Aim —
Copy each line in the data that includes the word "Then".

Excerpted data —
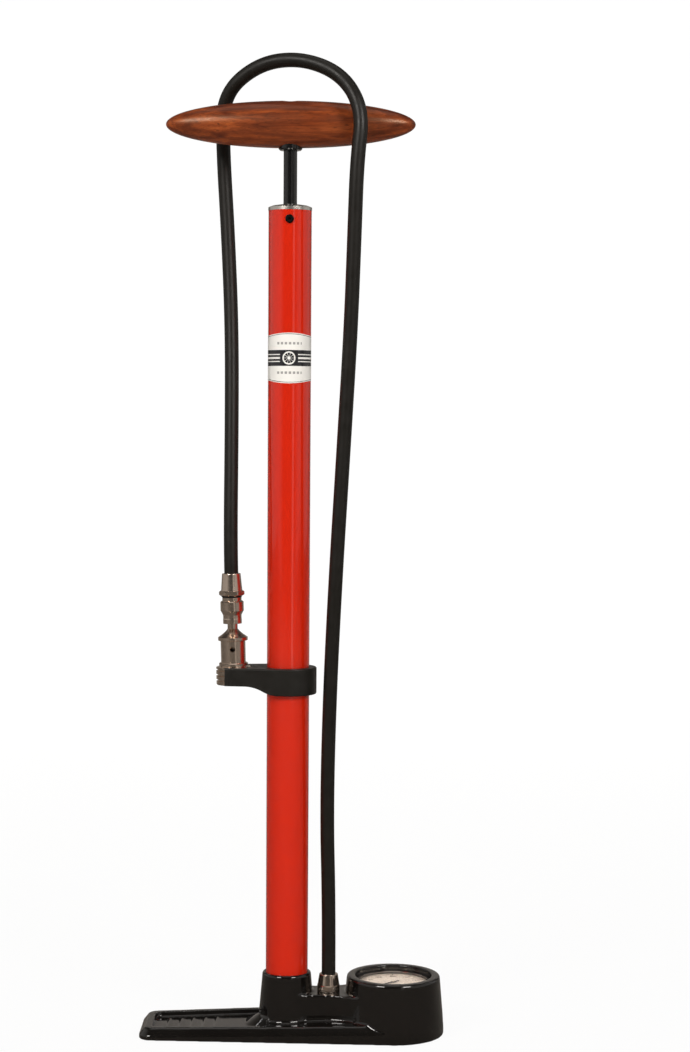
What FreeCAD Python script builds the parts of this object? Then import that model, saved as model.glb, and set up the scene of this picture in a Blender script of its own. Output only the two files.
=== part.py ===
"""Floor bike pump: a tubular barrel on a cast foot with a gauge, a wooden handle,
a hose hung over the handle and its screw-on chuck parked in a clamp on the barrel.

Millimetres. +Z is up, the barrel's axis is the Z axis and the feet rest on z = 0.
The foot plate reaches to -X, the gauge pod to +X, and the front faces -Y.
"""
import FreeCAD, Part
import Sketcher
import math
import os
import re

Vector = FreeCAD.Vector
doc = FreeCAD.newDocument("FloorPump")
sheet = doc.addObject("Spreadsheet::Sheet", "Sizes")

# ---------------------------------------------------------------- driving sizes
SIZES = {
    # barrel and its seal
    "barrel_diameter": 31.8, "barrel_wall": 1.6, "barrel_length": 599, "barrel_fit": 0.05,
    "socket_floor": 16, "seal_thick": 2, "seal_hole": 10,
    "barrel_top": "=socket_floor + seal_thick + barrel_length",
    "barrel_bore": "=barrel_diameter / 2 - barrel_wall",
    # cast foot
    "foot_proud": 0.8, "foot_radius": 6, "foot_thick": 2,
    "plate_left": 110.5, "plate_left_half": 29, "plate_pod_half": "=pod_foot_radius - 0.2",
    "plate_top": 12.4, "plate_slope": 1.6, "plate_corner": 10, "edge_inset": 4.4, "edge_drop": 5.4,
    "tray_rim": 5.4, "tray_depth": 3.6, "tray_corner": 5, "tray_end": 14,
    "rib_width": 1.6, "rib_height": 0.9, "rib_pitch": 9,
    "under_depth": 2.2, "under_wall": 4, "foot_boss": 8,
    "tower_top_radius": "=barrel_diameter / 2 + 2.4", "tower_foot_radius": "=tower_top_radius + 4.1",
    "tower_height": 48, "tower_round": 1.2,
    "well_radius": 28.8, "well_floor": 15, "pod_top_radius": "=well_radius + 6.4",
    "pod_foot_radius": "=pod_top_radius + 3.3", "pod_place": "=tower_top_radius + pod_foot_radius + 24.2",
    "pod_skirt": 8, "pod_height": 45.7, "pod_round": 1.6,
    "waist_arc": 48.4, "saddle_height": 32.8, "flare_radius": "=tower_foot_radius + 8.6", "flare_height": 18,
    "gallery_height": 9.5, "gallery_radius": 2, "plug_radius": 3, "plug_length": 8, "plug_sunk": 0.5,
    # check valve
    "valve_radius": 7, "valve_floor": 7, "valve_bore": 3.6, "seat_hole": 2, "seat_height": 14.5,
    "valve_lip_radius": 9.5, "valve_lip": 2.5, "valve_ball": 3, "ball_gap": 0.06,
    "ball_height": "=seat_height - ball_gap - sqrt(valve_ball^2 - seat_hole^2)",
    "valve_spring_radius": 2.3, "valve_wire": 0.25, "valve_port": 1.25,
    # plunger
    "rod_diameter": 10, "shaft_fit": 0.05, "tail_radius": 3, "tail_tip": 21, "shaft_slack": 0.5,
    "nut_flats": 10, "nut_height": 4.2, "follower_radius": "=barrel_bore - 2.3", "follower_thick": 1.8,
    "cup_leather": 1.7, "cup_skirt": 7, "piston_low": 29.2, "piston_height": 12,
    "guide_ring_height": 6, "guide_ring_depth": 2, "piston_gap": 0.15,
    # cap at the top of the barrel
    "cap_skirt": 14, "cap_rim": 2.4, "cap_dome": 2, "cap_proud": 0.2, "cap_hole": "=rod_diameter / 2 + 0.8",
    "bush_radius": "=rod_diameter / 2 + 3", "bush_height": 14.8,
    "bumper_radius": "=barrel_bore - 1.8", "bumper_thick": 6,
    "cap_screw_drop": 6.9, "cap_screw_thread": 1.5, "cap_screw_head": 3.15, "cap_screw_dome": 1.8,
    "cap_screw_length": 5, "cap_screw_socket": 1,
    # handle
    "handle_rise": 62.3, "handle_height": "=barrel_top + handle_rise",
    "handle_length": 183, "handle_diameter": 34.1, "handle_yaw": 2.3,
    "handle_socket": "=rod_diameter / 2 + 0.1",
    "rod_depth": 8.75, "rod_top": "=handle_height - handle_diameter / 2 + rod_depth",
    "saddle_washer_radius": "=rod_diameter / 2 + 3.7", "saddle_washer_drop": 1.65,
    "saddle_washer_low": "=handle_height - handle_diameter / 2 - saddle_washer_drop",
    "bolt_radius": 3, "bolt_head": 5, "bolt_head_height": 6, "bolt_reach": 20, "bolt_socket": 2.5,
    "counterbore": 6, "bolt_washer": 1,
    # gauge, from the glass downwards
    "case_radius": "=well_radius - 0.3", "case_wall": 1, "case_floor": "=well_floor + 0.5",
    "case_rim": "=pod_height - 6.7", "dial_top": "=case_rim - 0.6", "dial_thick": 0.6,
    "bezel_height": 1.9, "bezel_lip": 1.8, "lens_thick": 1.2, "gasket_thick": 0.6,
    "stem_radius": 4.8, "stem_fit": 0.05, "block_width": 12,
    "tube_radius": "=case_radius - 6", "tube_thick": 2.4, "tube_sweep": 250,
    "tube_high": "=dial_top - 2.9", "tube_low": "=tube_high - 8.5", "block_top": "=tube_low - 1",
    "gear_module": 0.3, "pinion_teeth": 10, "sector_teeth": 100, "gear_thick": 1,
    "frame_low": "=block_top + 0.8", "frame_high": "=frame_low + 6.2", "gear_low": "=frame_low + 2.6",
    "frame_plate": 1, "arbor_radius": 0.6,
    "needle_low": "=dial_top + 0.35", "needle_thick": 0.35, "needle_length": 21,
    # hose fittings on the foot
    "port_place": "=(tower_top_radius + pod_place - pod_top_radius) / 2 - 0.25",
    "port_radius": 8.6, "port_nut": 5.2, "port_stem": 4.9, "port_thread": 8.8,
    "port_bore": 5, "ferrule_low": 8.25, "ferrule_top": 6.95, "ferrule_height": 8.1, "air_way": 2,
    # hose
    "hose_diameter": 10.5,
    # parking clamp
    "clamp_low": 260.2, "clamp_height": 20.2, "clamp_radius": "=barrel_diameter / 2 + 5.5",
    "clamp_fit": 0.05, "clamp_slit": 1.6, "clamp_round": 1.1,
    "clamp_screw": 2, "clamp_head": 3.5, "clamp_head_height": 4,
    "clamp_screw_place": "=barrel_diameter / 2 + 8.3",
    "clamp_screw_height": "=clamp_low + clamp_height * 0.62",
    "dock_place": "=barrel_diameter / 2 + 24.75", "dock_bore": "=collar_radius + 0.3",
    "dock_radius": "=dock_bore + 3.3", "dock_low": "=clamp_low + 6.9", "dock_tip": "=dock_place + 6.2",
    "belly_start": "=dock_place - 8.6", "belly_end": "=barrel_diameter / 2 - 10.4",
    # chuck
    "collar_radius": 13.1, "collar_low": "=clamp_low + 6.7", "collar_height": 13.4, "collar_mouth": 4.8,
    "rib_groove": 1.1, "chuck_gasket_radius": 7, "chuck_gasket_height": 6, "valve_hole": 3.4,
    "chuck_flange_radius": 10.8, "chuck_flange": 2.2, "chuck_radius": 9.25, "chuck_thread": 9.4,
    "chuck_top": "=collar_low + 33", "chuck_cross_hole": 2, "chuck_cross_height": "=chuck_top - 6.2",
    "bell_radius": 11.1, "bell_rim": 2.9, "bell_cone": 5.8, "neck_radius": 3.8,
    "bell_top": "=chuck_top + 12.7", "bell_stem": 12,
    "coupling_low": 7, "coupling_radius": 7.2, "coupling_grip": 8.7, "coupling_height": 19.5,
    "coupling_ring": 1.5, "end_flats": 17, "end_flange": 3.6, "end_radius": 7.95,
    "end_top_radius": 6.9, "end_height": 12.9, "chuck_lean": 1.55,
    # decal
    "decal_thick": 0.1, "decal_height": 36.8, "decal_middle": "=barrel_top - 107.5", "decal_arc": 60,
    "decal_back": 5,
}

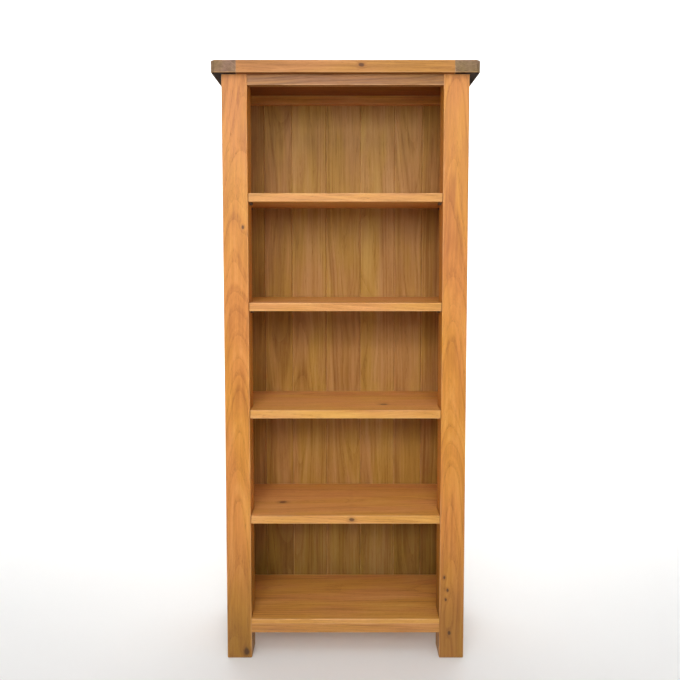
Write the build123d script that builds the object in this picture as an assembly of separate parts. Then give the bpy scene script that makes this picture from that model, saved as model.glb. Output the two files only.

Reply to the exercise —
What FreeCAD Python script builds the parts of this object? Then import that model, saved as model.glb, and set up the scene of this picture in a Blender script of its own. Output only the two files.
Write the build123d script that builds the object in this picture as an assembly of separate parts. Then give the bpy scene script that makes this picture from that model, saved as model.glb. Output the two files only.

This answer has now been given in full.